The Cuban photographer, Alberto Korda, who died on May 25th aged 72 while visiting Paris for an exhibition of his work, will be best remembered for his portrait of Ernesto "Che" Guevara - one of the most famous photographs of the 20th century, and one of the few that truly deserve to be called "iconic".
Born in Havana, the son of a railway worker, the young Alberto Korda had a variety of jobs, among them runner for a betting shop and door-to-door encyclopaedia salesman, before he started working as a photographer's assistant.
He took up photography with frankly macho motives. "My main aim was to meet women," he once confessed. "I wanted to be near beautiful women."
He succeeded in marrying Cuba's most beautiful model of the day, Niurka, although the marriage and two others ended in divorce.
Naturally charming and ebullient, he soon established himself as a successful fashion photographer, changing his surname from Diaz Gutierrez to that of the British film-maker, Alexander Korda, because it sounded like "Kodak" to his Cuban ear. He soon had his own studio in Havana, and an expensive playboy lifestyle.
He spent 10 years as Fidel Castro's official photographer, using his skills to humanise the revolutionary leader's image in off-duty scenes - sharing moments with Ernest Hemingway and Jean-Paul Sartre, or confronting a caged tiger at the New York Zoo.
It was while on an assignment for the newspaper Revolucion in 1960 that he took the famous photo of Che Guevara, at a protest rally after a Belgian freighter carrying arms to Cuba was blown up by counter-revolutionaries while being unloaded in Havana harbour, killing more than 100 dock-workers.

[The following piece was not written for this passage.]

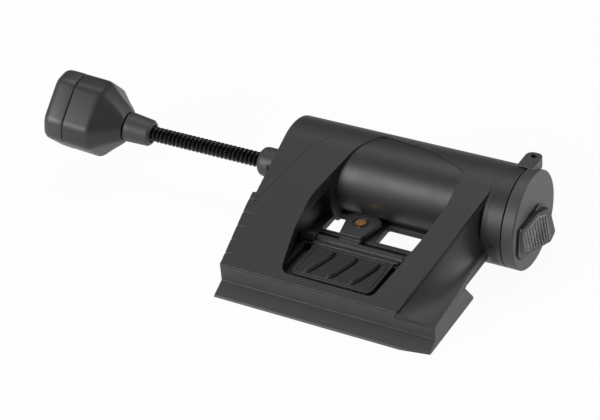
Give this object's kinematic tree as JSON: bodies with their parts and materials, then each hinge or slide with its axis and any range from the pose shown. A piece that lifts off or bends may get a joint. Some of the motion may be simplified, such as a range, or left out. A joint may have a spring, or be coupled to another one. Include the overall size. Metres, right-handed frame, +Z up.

As he later recalled, it was a damp, cold day. Using a 90 mm lens, he was panning his Leica across the figures on the dais when Che's face jumped into the viewfinder. The look in Che's eyes startled him so much that he instinctively lurched backwards, and immediately pressed the button: "There appears to be a mystery in those eyes, but in reality it is just blind rage at the deaths of the day before, and the grief for their families."
Ironically, Alberto Korda's picture was relegated to an inside page of Revolucion, giving pride of place to Castro. The original remained on his studio wall until 1967, when he gave two prints as a gift to the left-wing Italian publisher, Giangiacomo Feltrinelli (the man who first published Dr Zhivago in the West, and who was blown up by a car-bomb in 1972).
A few weeks later, Che Guevara was captured and killed in Bolivia - and became an instant martyr. When Castro addressed a memorial rally in Havana's Plaza de la Revolucion, Korda's photo was used as a mural on the building facing the podium; it is still there.
Feltrinelli instantly spotted the value of the image, using one print for the cover of Guevara's diaries, and giving the other to the makers of the posters which were soon being carried throughout Europe in the protest marches of 1968.
This image of Che Guevara, noble and defiant, with tilted beret and flowing locks, rapidly spread to T-shirts and album covers, and was soon taken up by advertisers targeting youth, until it rivalled the Mona Lisa as perhaps the most replicated image ever.
But he received no royalties; Feltrinelli had used the photo without permission, and even failed to credit him.
A lifelong smoker and rum drinker, he told marvellous anecdotes of the ascetic revolutionaries. "Once, I had to take pictures of Che cutting cane with the workers," he said. "He made me work for a week cutting cane before he'd let me take a shot. He was hard that way."
From 1968 to 1978, he concentrated on underwater photography, until a Japanese exhibition in 1978 stimulated international interest in his work. From the early 1980s, he lived in modest semi-retirement, although he accompanied Castro on a recent visit to Venezuela and Mexico.
In 1999, he appeared in the pre-title sequence of Wim Wenders's documentary Buena Vista Social Club rifling through photos from the heroic early days - here is Che, for example, playing golf with Castro ("Who won?" "Fidel, because Che let him.") - which ends with an image of a demonstration outside the US embassy that he called "David and Goliath". For some reason, Wenders fails to credit him.
Speaking in Havana late last year, Alberto Korda, who leaves two sons and two daughters, said: "Life may not have granted me a great fortune in money, but it has given me the even greater fortune of becoming a figure in the history of photography."